2. Don’t be in a haste to get them back to the church
Your goal should be to help them heal, not just have them back on the pews. If you get them back to the Lord, you will eventually get them back to the church.
And church must not be the same assembly that hurt them. Church is the Body of Christ. Someone hurt in one assembly can leave that church for another one and still be in The Church.
3. Listen to their story
Care about their story, their pain, and their private struggles. Don’t silence them. Don’t condemn or judge them. Listen and care to hear what really ails them.
4. Avoid insensitive statements, such as:
“You can’t stop going to the market because someone in the market hurt you.” Remember, some people who’ve been truly hurt by their church may have very deep struggles with faith and relationship with God. You shouldn’t compare their experience with someone hurt by a market woman or shopkeeper. The inner struggles are not the same.

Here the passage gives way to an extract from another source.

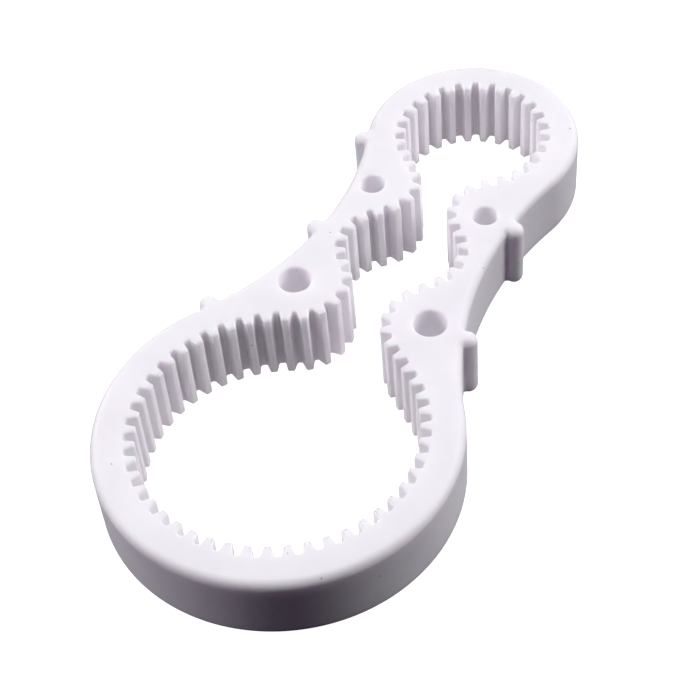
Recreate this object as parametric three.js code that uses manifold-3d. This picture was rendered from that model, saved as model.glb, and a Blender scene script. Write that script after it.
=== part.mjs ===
// Closed-loop internal rack: one moulded plastic track with teeth all round its inner wall.
// A wide ring and a small loop are joined by a channel between two pairs of rounded lobes,
// and a pinion that rolls round the inside is carried along the whole closed track.
// Millimetres, +Z up. The track lies flat on Z = 0 with its length along Y.

import * as THREE from 'three';
import { mergeVertices } from 'three/addons/utils/BufferGeometryUtils.js';
import Module from 'manifold-3d';

// ---- driving dimensions ----

const THICKNESS = 13.6;
const TOOTH_COUNT = 95;

// Pitch line of the teeth: tangent circles, with y measured from the ring's centre.
// Each side has a shoulder lobe, a recess and a neck lobe, with the same radii on both sides.
// The channel between them lies a little towards +X of the line through ring and loop.
const RING_RADIUS = 24;
const LOOP_RADIUS = 13.4;
const LOOP_Y = 76;
const SHOULDER_RADIUS = 8.9;
const RECESS_RADIUS = 8.8;
const NECK_RADIUS = 7.7;
const LEFT_LOBES = [
  { x: -12.85, y: 30.3, radius: SHOULDER_RADIUS },
  { x: -1.25, y: 43.9, radius: RECESS_RADIUS },
  { x: -11.05, y: 57.4, radius: NECK_RADIUS },
];
const RIGHT_LOBES = [
  { x: 14.3, y: 30.55, radius: SHOULDER_RADIUS },
  { x: 2.75, y: 44.65, radius: RECESS_RADIUS },
  { x: 12.25, y: 58.75, radius: NECK_RADIUS },
];

// Teeth, about the pitch line. The shift is the share of a pitch from the ring's far end,
// towards -X, to the gap nearest it.
const TOOTH_SHIFT = 0.15;
const ADDENDUM = 0.95;
const DEDENDUM = 0.95;
const TIP_WIDTH = 1.2;
const ROOT_WIDTH = 2.2;
const TIP_ROUNDING = 0.3;

// Outer wall, with a hollow waist on each side between the ring and the loop
const RING_OUTER_RADIUS = 30.5;
const LOOP_OUTER_RADIUS = 19.6;
const LEFT_WAIST_RADIUS = 57;
const RIGHT_WAIST_RADIUS = 66;
const EDGE_ROUNDING = 1.5;

// Half-round lugs on the outer wall, by their y from the ring's centre
const LUG_RADIUS = 1.7;
const LUG_PROJECTION = 2.3;
const LUG_ROOT_DEPTH = 2.5;
const LUGS = [
  { side: -1, y: 19.4 },
  { side: -1, y: 43.6 },
  { side: -1, y: 68 },
  { side: 1, y: 30 },
  { side: 1, y: 57 },
];

// Screw holes, one through each lobe
const HOLES = [
  { x: -12.75, y: 29.9, diameter: 5.8 },
  { x: 13, y: 30.2, diameter: 5.8 },
  { x: -11, y: 56.6, diameter: 4.4 },
  { x: 11, y: 57.2, diameter: 4.4 },
];

// ---- derived places ----

const LENGTH = RING_OUTER_RADIUS + LOOP_Y + LOOP_OUTER_RADIUS;
const RING_Y = RING_OUTER_RADIUS - LENGTH / 2;
const CUT_MARGIN = 1;
const ARC_STEP = THREE.MathUtils.degToRad(5);
const EDGE_SEGMENTS = 4;
const HOLE_SEGMENTS = 40;
const TIP_SEGMENTS = 2;

const wasm = await Module();
wasm.setup();

// ---- solids ----

function toSolid(geometry) {
  geometry.deleteAttribute('normal');
  geometry.deleteAttribute('uv');
  const merged = mergeVertices(geometry, 1e-5);
  return new wasm.Manifold(new wasm.Mesh({
    numProp: 3,
    vertProperties: new Float32Array(merged.attributes.position.array),
    triVerts: new Uint32Array(merged.index.array),
  }));
}

function toGeometry(solid) {
  const mesh = solid.getMesh();
  const geometry = new THREE.BufferGeometry();
  geometry.setAttribute('position', new THREE.BufferAttribute(mesh.vertProperties, 3));
  geometry.setIndex(new THREE.BufferAttribute(mesh.triVerts, 1));
  geometry.computeVertexNormals();
  return geometry;
}

// A prism that runs past both faces, for cutting right through
function throughCutter(shape) {
  const geometry = new THREE.ExtrudeGeometry(shape, {
    depth: THICKNESS + 2 * CUT_MARGIN,
    bevelEnabled: false,
    curveSegments: HOLE_SEGMENTS,
  });
  geometry.translate(0, 0, -CUT_MARGIN);
  return toSolid(geometry);
}

// A prism of the full thickness with both edges rounded
function roundedPrism(shape) {
  const geometry = new THREE.ExtrudeGeometry(shape, {
    depth: THICKNESS - 2 * EDGE_ROUNDING,
    bevelThickness: EDGE_ROUNDING,
    bevelSize: EDGE_ROUNDING,
    bevelOffset: -EDGE_ROUNDING,
    bevelSegments: EDGE_SEGMENTS,
    curveSegments: 1,
  });
  geometry.translate(0, 0, EDGE_ROUNDING);
  return toSolid(geometry);
}

// ---- outlines ----

// Point on a circle
function onCircle({ x, y, radius }, angle) {
  return new THREE.Vector2(x + radius * Math.cos(angle), y + radius * Math.sin(angle));
}

// Joins circles one after another by their crossing tangents. Every second circle is passed
// clockwise and the others the other way, starting with clockwise on the first, at -Y.
function tangentPath(circles) {
  const path = new THREE.Path();
  const start = -Math.PI / 2;
  let entry = start;
  circles.forEach((circle, i) => {
    const clockwise = i % 2 === 0;
    const next = circles[i + 1];
    let exit = start;
    if (next) {
      const across = Math.hypot(next.x - circle.x, next.y - circle.y);
      const heading = Math.atan2(next.y - circle.y, next.x - circle.x);
      const turn = Math.acos(Math.min(1, (circle.radius + next.radius) / across));
      exit = heading + (clockwise ? turn : -turn);
    }
    path.absarc(circle.x, circle.y, circle.radius, entry, exit, clockwise);
    entry = exit + Math.PI;
  });
  return path;
}

function pitchLine() {
  const ring = { x: 0, y: RING_Y, radius: RING_RADIUS };
  const loop = { x: 0, y: RING_Y + LOOP_Y, radius: LOOP_RADIUS };
  const [left, right] = [LEFT_LOBES, RIGHT_LOBES].map((side) => (
    side.map((lobe) => ({ ...lobe, y: RING_Y + lobe.y }))
  ));
  return tangentPath([ring, ...left, loop, ...right.reverse(), ring]);
}

// One tooth as [along the pitch line, towards the inside], from root corner to root corner
function toothProfile() {
  const flank = Math.atan2((ROOT_WIDTH - TIP_WIDTH) / 2, ADDENDUM + DEDENDUM);
  const sweep = Math.PI / 2 - flank;
  const setback = TIP_ROUNDING * Math.tan(sweep / 2);
  const half = [[-ROOT_WIDTH / 2, -DEDENDUM]];
  for (let i = 0; i <= TIP_SEGMENTS; i += 1) {
    const angle = Math.PI / 2 + sweep * (1 - i / TIP_SEGMENTS);
    half.push([
      -TIP_WIDTH / 2 + setback + TIP_ROUNDING * Math.cos(angle),
      ADDENDUM - TIP_ROUNDING + TIP_ROUNDING * Math.sin(angle),
    ]);
  }
  return [...half, ...half.map(([along, inward]) => [-along, inward]).reverse()];
}

// Outline of the open space inside the teeth
function toothedOutline() {
  const line = pitchLine();
  const profile = toothProfile();
  const points = [];
  for (let k = 0; k < TOOTH_COUNT; k += 1) {
    const t = (k + 0.5 + TOOTH_SHIFT) / TOOTH_COUNT;
    const centre = line.getPoint(t);
    const forward = line.getTangent(t);
    const inward = new THREE.Vector2(forward.y, -forward.x);
    profile.forEach(([along, height]) => {
      points.push(centre.clone().addScaledVector(forward, along).addScaledVector(inward, height));
    });
  }
  return new THREE.Shape(points);
}

// The large hollow curve between the ring and the loop: side is 1 on the +X side, -1 on the other
function waistCircle(side) {
  const radius = side > 0 ? RIGHT_WAIST_RADIUS : LEFT_WAIST_RADIUS;
  const toRing = RING_OUTER_RADIUS + radius;
  const toLoop = LOOP_OUTER_RADIUS + radius;
  const y = (LOOP_Y ** 2 + toRing ** 2 - toLoop ** 2) / (2 * LOOP_Y);
  return { x: side * Math.sqrt(toRing ** 2 - y ** 2), y: RING_Y + y, radius };
}

function angleTo(from, to) {
  return Math.atan2(to.y - from.y, to.x - from.x);
}

function arcPoints(circle, from, to) {
  const step = ARC_STEP * Math.min(1, RING_OUTER_RADIUS / circle.radius);
  const steps = Math.ceil(Math.abs(to - from) / step);
  return Array.from({ length: steps }, (_, i) => onCircle(circle, from + ((to - from) * i) / steps));
}

// The arcs are split at the ring's widest points and the loop's far end, to reach the full size
function outerOutline() {
  const ring = { x: 0, y: RING_Y, radius: RING_OUTER_RADIUS };
  const loop = { x: 0, y: RING_Y + LOOP_Y, radius: LOOP_OUTER_RADIUS };
  const right = waistCircle(1);
  const left = waistCircle(-1);
  const halfTurn = Math.PI;
  const fullTurn = 2 * Math.PI;
  return new THREE.Shape([
    ...arcPoints(ring, angleTo(ring, left) - fullTurn, -halfTurn),
    ...arcPoints(ring, -halfTurn, 0),
    ...arcPoints(ring, 0, angleTo(ring, right)),
    ...arcPoints(right, halfTurn + angleTo(ring, right), halfTurn + angleTo(loop, right)),
    ...arcPoints(loop, angleTo(loop, right), halfTurn / 2),
    ...arcPoints(loop, halfTurn / 2, angleTo(loop, left) + fullTurn),
    ...arcPoints(left, angleTo(loop, left) + halfTurn, angleTo(ring, left) - halfTurn),
  ]);
}

function holeShape({ x, y, diameter }) {
  const shape = new THREE.Shape();
  shape.absarc(x, RING_Y + y, diameter / 2, 0, 2 * Math.PI, false);
  return shape;
}

// Lug with straight sides and a half-round end, square to the waist
function lugShape({ side, y }) {
  const waist = waistCircle(side);
  const rise = (RING_Y + y - waist.y) / waist.radius;
  const surface = Math.abs(waist.x) - waist.radius * Math.cos(Math.asin(rise));
  const outward = Math.atan2(-rise, Math.sqrt(1 - rise ** 2));
  const end = LUG_PROJECTION - LUG_RADIUS;
  const local = [[-LUG_ROOT_DEPTH, LUG_RADIUS], [-LUG_ROOT_DEPTH, -LUG_RADIUS]];
  const turns = 12;
  for (let i = 0; i <= turns; i += 1) {
    const angle = -Math.PI / 2 + (Math.PI * i) / turns;
    local.push([end + LUG_RADIUS * Math.cos(angle), LUG_RADIUS * Math.sin(angle)]);
  }
  const points = local.map(([out, across]) => new THREE.Vector2(
    side * (surface + out * Math.cos(outward) - across * Math.sin(outward)),
    RING_Y + y + out * Math.sin(outward) + across * Math.cos(outward),
  ));
  return new THREE.Shape(side > 0 ? points : points.reverse());
}

// ---- the part ----

function closedLoopRack() {
  let rack = roundedPrism(outerOutline());
  LUGS.forEach((lug) => {
    rack = rack.add(roundedPrism(lugShape(lug)));
  });
  rack = rack.subtract(throughCutter(toothedOutline()));
  HOLES.forEach((hole) => {
    rack = rack.subtract(throughCutter(holeShape(hole)));
  });
  const whitePlastic = new THREE.MeshStandardMaterial({
    color: 0xefeef3,
    roughness: 0.45,
    metalness: 0,
  });
  const mesh = new THREE.Mesh(toGeometry(rack), whitePlastic);
  mesh.name = 'closed_loop_rack';
  return mesh;
}

const part = new THREE.Group();
part.add(closedLoopRack());

export default part;
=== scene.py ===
# Closed-loop internal rack: one moulded white plastic track with teeth all round its inner wall.
# The outlines are worked out in millimetres, in the CAD's frame, and scaled to metres in the mesh.

import math

import bmesh
import bpy
from mathutils import Euler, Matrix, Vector


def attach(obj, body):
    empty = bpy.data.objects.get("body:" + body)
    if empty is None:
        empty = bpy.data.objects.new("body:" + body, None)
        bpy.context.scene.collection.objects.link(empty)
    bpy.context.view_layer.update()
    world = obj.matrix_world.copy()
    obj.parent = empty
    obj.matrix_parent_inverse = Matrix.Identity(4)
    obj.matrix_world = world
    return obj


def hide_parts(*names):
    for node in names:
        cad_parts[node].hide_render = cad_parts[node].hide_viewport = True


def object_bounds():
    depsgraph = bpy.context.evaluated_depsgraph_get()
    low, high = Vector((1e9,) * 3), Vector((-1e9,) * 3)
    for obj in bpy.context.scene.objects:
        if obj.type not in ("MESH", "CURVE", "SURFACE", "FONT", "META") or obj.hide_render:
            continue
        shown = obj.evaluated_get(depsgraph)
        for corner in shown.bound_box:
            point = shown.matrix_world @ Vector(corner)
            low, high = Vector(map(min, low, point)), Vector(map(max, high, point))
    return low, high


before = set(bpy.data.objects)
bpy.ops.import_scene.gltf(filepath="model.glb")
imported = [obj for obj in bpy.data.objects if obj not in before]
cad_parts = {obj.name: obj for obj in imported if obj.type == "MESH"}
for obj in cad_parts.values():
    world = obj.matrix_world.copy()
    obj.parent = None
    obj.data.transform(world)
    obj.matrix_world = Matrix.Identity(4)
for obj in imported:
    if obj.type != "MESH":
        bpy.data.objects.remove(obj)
cad_box = [list(corner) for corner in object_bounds()]

# ---- driving dimensions, in millimetres ----

THICKNESS = 13.6
TOOTH_COUNT = 95

# Pitch line of the teeth: tangent circles (x, y, radius), with y measured from the ring's centre
RING_RADIUS = 24
LOOP_RADIUS = 13.4
LOOP_Y = 76
LEFT_LOBES = [(-12.85, 30.3, 8.9), (-1.25, 43.9, 8.8), (-11.05, 57.4, 7.7)]
RIGHT_LOBES = [(14.3, 30.55, 8.9), (2.75, 44.65, 8.8), (12.25, 58.75, 7.7)]

# Share of a pitch from the ring's far end, towards -X, to the gap nearest it
TOOTH_SHIFT = 0.15

# Teeth, about the pitch line
ADDENDUM = 0.95
DEDENDUM = 0.95
TIP_WIDTH = 1.2
ROOT_WIDTH = 2.2
TIP_ROUNDING = 0.3
ROOT_ROUNDING = 0.4
TOOTH_EDGE = 0.35

# Outer wall
RING_OUTER_RADIUS = 30.5
LOOP_OUTER_RADIUS = 19.6
LEFT_WAIST_RADIUS = 57
RIGHT_WAIST_RADIUS = 66
OUTER_EDGE = 1.5

# Half-round lugs on the outer wall, as (side, y from the ring's centre)
LUG_RADIUS = 1.7
LUG_PROJECTION = 2.3
LUG_FILLET = 0.5
LUGS = [(-1, 19.4), (-1, 43.6), (-1, 68), (1, 30), (1, 57)]

# Screw holes, as (x, y from the ring's centre, diameter)
HOLES = [(-12.75, 29.9, 5.8), (13, 30.2, 5.8), (-11, 56.6, 4.4), (11, 57.2, 4.4)]
HOLE_EDGE = 0.4

# Fineness: the most an arc turns from one point to the next, and the steps round corners and edges
ARC_STEP = math.radians(3)
WAIST_STEP = math.radians(1)
OUTER_ARC_STEP = math.radians(1.5)
LEAST_ARC_STEPS = 6
TOOTH_CORNER_STEPS = 4
OUTER_EDGE_STEPS = 9
TOOTH_EDGE_STEPS = 4
HOLE_EDGE_STEPS = 5

# Points nearer to each other than this count as one
SAME_POINT = 1e-4

LENGTH = RING_OUTER_RADIUS + LOOP_Y + LOOP_OUTER_RADIUS
RING_Y = RING_OUTER_RADIUS - LENGTH / 2
MM = 0.001
TURN = 2 * math.pi

# ---- outlines ----
# An outline is a closed list of (x, y, heading) with the material on the left of the way it runs,
# so the wall's normal is always to the right of the heading.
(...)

“You go to church to meet God, not man.” This is another half true statement. We may go to church to meet God, but primarily it is to fellowship with and encourage each other (Hebrews 10:24-25). When people are hurt in the very place where they should find encouragement, comfort, peace, and love, it becomes difficult for them to find God in the gathering.
5. Lovingly help them take blame where necessary
People can be hurt by the church because of their own foolishness. If that’s the case—based on their story you must have listened to — help them take the blame. Then they can forgive themselves and begin to heal.
6. Help them get other help if necessary
Depending on the hurt, people may need more than encouraging words. Victims of sexual abuse or other forms of severe physical and psychological abuse may need psychotherapy or other types of treatment.
7. Encourage them not to quit on God
Remember, this is not about you asking them to come back to church. It’s helping them to see that their hurt, even though perpetuated by people who claim to know God, was not from God. It’s helping them take their blame off God to the people who truly hurt them.
It may not always be easy, but once you help them see that it wasn’t God who hurt them, they can begin to rebuild their trust in God.
8. Finally, encourage them to read their Bible and pray
Many people who’ve been hurt by the church have never given intimacy with God a good fight. Encourage them to do so once they begin rebuilding their trust in God. Help them dig into personal study and prayer until they know God as the rewarder of those who diligently seek Him (Hebrews 11:6).
Conclusion
Knowing how to help those who’ve been hurt by the church is crucial in helping them deal with their faith struggles. Do it the right way and you gain them. Do it the wrong way and you further alienate them.